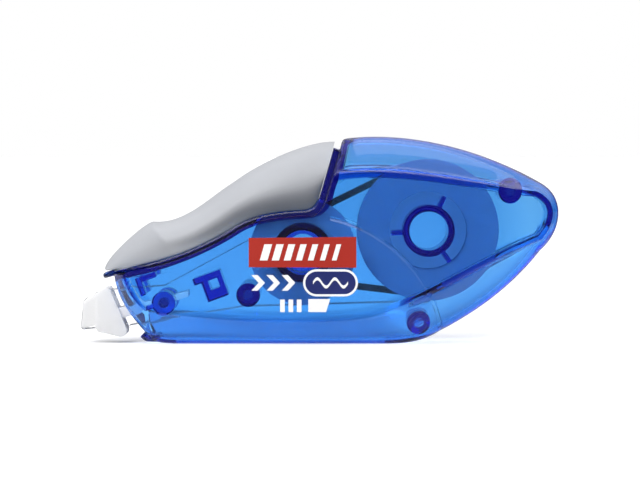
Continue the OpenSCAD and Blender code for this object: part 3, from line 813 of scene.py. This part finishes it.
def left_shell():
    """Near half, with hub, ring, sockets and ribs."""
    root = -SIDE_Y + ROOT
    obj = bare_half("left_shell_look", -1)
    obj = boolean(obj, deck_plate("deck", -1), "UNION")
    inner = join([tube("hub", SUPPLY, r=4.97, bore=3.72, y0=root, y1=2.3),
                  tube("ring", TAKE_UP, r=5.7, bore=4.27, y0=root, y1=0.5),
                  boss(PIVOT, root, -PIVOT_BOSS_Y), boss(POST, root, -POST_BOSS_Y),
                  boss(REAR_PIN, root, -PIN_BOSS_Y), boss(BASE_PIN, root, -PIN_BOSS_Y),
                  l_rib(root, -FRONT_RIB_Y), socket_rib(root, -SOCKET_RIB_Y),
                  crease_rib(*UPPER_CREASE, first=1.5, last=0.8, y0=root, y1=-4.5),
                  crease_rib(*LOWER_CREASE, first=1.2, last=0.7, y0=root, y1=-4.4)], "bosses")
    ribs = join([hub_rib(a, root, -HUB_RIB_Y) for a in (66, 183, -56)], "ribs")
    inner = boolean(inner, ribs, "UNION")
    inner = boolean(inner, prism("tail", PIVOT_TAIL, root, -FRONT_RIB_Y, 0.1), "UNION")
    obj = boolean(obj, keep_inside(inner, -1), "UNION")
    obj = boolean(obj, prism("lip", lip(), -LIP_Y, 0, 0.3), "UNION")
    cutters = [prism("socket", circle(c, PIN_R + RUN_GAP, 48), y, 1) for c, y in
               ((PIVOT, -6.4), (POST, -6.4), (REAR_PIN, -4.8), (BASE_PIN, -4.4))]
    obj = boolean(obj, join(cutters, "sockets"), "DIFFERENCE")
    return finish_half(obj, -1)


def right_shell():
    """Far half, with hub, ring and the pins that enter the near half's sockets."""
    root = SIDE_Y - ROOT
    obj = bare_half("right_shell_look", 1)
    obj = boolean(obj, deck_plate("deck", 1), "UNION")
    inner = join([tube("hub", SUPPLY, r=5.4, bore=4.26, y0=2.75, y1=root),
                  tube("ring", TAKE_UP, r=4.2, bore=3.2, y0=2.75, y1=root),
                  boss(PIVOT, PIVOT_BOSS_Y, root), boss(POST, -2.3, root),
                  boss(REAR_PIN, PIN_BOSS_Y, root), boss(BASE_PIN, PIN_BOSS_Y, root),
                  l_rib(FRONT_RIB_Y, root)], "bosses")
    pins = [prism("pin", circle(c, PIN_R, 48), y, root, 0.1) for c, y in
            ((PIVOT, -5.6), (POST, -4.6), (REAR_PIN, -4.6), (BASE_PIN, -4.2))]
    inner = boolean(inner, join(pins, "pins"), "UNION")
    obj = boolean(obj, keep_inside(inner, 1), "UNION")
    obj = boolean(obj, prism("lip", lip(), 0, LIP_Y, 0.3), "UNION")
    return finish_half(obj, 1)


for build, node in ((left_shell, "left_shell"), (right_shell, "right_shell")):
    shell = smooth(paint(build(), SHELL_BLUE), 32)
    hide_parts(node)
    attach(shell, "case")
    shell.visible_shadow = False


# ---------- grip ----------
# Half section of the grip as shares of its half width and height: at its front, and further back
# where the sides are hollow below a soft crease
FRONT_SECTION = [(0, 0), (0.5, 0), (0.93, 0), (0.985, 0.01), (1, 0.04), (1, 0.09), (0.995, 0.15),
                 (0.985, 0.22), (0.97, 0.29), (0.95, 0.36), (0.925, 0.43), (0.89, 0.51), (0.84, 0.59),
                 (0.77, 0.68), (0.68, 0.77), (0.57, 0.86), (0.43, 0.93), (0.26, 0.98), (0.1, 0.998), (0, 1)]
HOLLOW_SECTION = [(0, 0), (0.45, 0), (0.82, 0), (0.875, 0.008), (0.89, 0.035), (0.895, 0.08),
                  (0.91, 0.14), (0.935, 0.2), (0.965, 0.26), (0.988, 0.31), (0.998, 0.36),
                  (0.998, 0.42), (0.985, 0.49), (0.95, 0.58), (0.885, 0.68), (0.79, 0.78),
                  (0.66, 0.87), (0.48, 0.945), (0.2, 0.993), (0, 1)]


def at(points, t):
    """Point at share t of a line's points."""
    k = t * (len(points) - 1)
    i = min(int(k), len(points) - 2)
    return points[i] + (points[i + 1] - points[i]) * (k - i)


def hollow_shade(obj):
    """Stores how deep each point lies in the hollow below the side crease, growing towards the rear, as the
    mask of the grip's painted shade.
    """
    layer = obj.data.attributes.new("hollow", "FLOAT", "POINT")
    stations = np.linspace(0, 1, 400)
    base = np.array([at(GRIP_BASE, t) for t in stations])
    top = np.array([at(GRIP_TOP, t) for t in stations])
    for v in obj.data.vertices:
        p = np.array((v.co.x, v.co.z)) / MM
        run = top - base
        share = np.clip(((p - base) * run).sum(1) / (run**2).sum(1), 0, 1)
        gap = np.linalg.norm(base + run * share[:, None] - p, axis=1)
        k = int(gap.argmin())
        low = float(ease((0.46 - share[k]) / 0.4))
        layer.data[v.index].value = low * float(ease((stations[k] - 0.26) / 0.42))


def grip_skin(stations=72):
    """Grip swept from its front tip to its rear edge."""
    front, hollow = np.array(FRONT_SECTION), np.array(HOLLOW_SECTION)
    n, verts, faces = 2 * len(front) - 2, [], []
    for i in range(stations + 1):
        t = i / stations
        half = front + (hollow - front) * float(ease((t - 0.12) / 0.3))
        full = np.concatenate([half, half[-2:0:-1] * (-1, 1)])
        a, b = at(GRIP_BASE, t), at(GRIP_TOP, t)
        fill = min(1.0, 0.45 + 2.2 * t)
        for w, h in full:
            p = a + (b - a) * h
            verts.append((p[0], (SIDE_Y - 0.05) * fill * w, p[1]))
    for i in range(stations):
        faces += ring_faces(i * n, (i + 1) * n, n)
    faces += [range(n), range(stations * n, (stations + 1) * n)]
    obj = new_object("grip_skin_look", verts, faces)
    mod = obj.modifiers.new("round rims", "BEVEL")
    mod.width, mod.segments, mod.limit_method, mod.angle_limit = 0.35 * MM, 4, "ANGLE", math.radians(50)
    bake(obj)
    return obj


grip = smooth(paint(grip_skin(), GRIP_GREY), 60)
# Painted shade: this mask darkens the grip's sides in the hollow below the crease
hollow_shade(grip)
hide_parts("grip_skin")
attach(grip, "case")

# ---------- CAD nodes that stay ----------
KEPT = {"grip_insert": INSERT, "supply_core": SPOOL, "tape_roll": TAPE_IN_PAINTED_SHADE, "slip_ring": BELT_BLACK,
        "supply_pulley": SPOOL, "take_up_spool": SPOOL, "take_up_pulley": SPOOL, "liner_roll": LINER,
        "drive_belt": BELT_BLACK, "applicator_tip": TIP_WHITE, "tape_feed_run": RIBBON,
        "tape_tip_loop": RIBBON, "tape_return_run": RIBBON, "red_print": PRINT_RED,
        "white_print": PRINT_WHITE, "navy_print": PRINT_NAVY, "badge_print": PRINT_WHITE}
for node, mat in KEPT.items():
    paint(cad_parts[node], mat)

=======

● **STATED TASK**: Copy out the material above in its entirety. Every detail must match.

● **RESULT BELOW**:
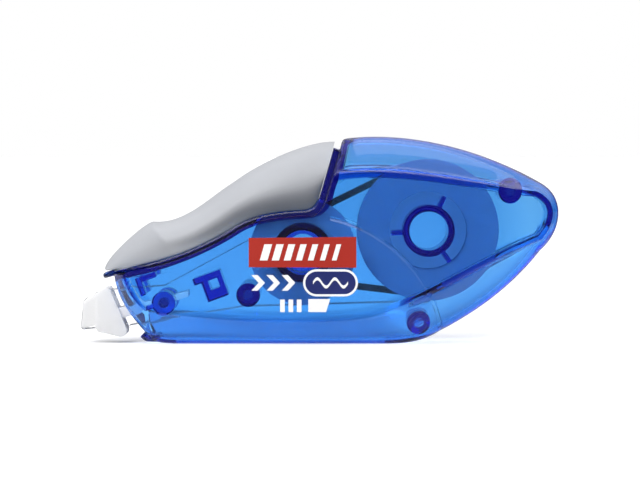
Continue the OpenSCAD and Blender code for this object: part 3, from line 813 of scene.py. This part finishes it.
def left_shell():
    """Near half, with hub, ring, sockets and ribs."""
    root = -SIDE_Y + ROOT
    obj = bare_half("left_shell_look", -1)
    obj = boolean(obj, deck_plate("deck", -1), "UNION")
    inner = join([tube("hub", SUPPLY, r=4.97, bore=3.72, y0=root, y1=2.3),
                  tube("ring", TAKE_UP, r=5.7, bore=4.27, y0=root, y1=0.5),
                  boss(PIVOT, root, -PIVOT_BOSS_Y), boss(POST, root, -POST_BOSS_Y),
                  boss(REAR_PIN, root, -PIN_BOSS_Y), boss(BASE_PIN, root, -PIN_BOSS_Y),
                  l_rib(root, -FRONT_RIB_Y), socket_rib(root, -SOCKET_RIB_Y),
                  crease_rib(*UPPER_CREASE, first=1.5, last=0.8, y0=root, y1=-4.5),
                  crease_rib(*LOWER_CREASE, first=1.2, last=0.7, y0=root, y1=-4.4)], "bosses")
    ribs = join([hub_rib(a, root, -HUB_RIB_Y) for a in (66, 183, -56)], "ribs")
    inner = boolean(inner, ribs, "UNION")
    inner = boolean(inner, prism("tail", PIVOT_TAIL, root, -FRONT_RIB_Y, 0.1), "UNION")
    obj = boolean(obj, keep_inside(inner, -1), "UNION")
    obj = boolean(obj, prism("lip", lip(), -LIP_Y, 0, 0.3), "UNION")
    cutters = [prism("socket", circle(c, PIN_R + RUN_GAP, 48), y, 1) for c, y in
               ((PIVOT, -6.4), (POST, -6.4), (REAR_PIN, -4.8), (BASE_PIN, -4.4))]
    obj = boolean(obj, join(cutters, "sockets"), "DIFFERENCE")
    return finish_half(obj, -1)


def right_shell():
    """Far half, with hub, ring and the pins that enter the near half's sockets."""
    root = SIDE_Y - ROOT
    obj = bare_half("right_shell_look", 1)
    obj = boolean(obj, deck_plate("deck", 1), "UNION")
    inner = join([tube("hub", SUPPLY, r=5.4, bore=4.26, y0=2.75, y1=root),
                  tube("ring", TAKE_UP, r=4.2, bore=3.2, y0=2.75, y1=root),
                  boss(PIVOT, PIVOT_BOSS_Y, root), boss(POST, -2.3, root),
                  boss(REAR_PIN, PIN_BOSS_Y, root), boss(BASE_PIN, PIN_BOSS_Y, root),
                  l_rib(FRONT_RIB_Y, root)], "bosses")
    pins = [prism("pin", circle(c, PIN_R, 48), y, root, 0.1) for c, y in
            ((PIVOT, -5.6), (POST, -4.6), (REAR_PIN, -4.6), (BASE_PIN, -4.2))]
    inner = boolean(inner, join(pins, "pins"), "UNION")
    obj = boolean(obj, keep_inside(inner, 1), "UNION")
    obj = boolean(obj, prism("lip", lip(), 0, LIP_Y, 0.3), "UNION")
    return finish_half(obj, 1)


for build, node in ((left_shell, "left_shell"), (right_shell, "right_shell")):
    shell = smooth(paint(build(), SHELL_BLUE), 32)
    hide_parts(node)
    attach(shell, "case")
    shell.visible_shadow = False


# ---------- grip ----------
# Half section of the grip as shares of its half width and height: at its front, and further back
# where the sides are hollow below a soft crease
FRONT_SECTION = [(0, 0), (0.5, 0), (0.93, 0), (0.985, 0.01), (1, 0.04), (1, 0.09), (0.995, 0.15),
                 (0.985, 0.22), (0.97, 0.29), (0.95, 0.36), (0.925, 0.43), (0.89, 0.51), (0.84, 0.59),
                 (0.77, 0.68), (0.68, 0.77), (0.57, 0.86), (0.43, 0.93), (0.26, 0.98), (0.1, 0.998), (0, 1)]
HOLLOW_SECTION = [(0, 0), (0.45, 0), (0.82, 0), (0.875, 0.008), (0.89, 0.035), (0.895, 0.08),
                  (0.91, 0.14), (0.935, 0.2), (0.965, 0.26), (0.988, 0.31), (0.998, 0.36),
                  (0.998, 0.42), (0.985, 0.49), (0.95, 0.58), (0.885, 0.68), (0.79, 0.78),
                  (0.66, 0.87), (0.48, 0.945), (0.2, 0.993), (0, 1)]


def at(points, t):
    """Point at share t of a line's points."""
    k = t * (len(points) - 1)
    i = min(int(k), len(points) - 2)
    return points[i] + (points[i + 1] - points[i]) * (k - i)


def hollow_shade(obj):
    """Stores how deep each point lies in the hollow below the side crease, growing towards the rear, as the
    mask of the grip's painted shade.
    """
    layer = obj.data.attributes.new("hollow", "FLOAT", "POINT")
    stations = np.linspace(0, 1, 400)
    base = np.array([at(GRIP_BASE, t) for t in stations])
    top = np.array([at(GRIP_TOP, t) for t in stations])
    for v in obj.data.vertices:
        p = np.array((v.co.x, v.co.z)) / MM
        run = top - base
        share = np.clip(((p - base) * run).sum(1) / (run**2).sum(1), 0, 1)
        gap = np.linalg.norm(base + run * share[:, None] - p, axis=1)
        k = int(gap.argmin())
        low = float(ease((0.46 - share[k]) / 0.4))
        layer.data[v.index].value = low * float(ease((stations[k] - 0.26) / 0.42))


def grip_skin(stations=72):
    """Grip swept from its front tip to its rear edge."""
    front, hollow = np.array(FRONT_SECTION), np.array(HOLLOW_SECTION)
    n, verts, faces = 2 * len(front) - 2, [], []
    for i in range(stations + 1):
        t = i / stations
        half = front + (hollow - front) * float(ease((t - 0.12) / 0.3))
        full = np.concatenate([half, half[-2:0:-1] * (-1, 1)])
        a, b = at(GRIP_BASE, t), at(GRIP_TOP, t)
        fill = min(1.0, 0.45 + 2.2 * t)
        for w, h in full:
            p = a + (b - a) * h
            verts.append((p[0], (SIDE_Y - 0.05) * fill * w, p[1]))
    for i in range(stations):
        faces += ring_faces(i * n, (i + 1) * n, n)
    faces += [range(n), range(stations * n, (stations + 1) * n)]
    obj = new_object("grip_skin_look", verts, faces)
    mod = obj.modifiers.new("round rims", "BEVEL")
    mod.width, mod.segments, mod.limit_method, mod.angle_limit = 0.35 * MM, 4, "ANGLE", math.radians(50)
    bake(obj)
    return obj


grip = smooth(paint(grip_skin(), GRIP_GREY), 60)
# Painted shade: this mask darkens the grip's sides in the hollow below the crease
hollow_shade(grip)
hide_parts("grip_skin")
attach(grip, "case")

# ---------- CAD nodes that stay ----------
KEPT = {"grip_insert": INSERT, "supply_core": SPOOL, "tape_roll": TAPE_IN_PAINTED_SHADE, "slip_ring": BELT_BLACK,
        "supply_pulley": SPOOL, "take_up_spool": SPOOL, "take_up_pulley": SPOOL, "liner_roll": LINER,
        "drive_belt": BELT_BLACK, "applicator_tip": TIP_WHITE, "tape_feed_run": RIBBON,
        "tape_tip_loop": RIBBON, "tape_return_run": RIBBON, "red_print": PRINT_RED,
        "white_print": PRINT_WHITE, "navy_print": PRINT_NAVY, "badge_print": PRINT_WHITE}
for node, mat in KEPT.items():
    paint(cad_parts[node], mat)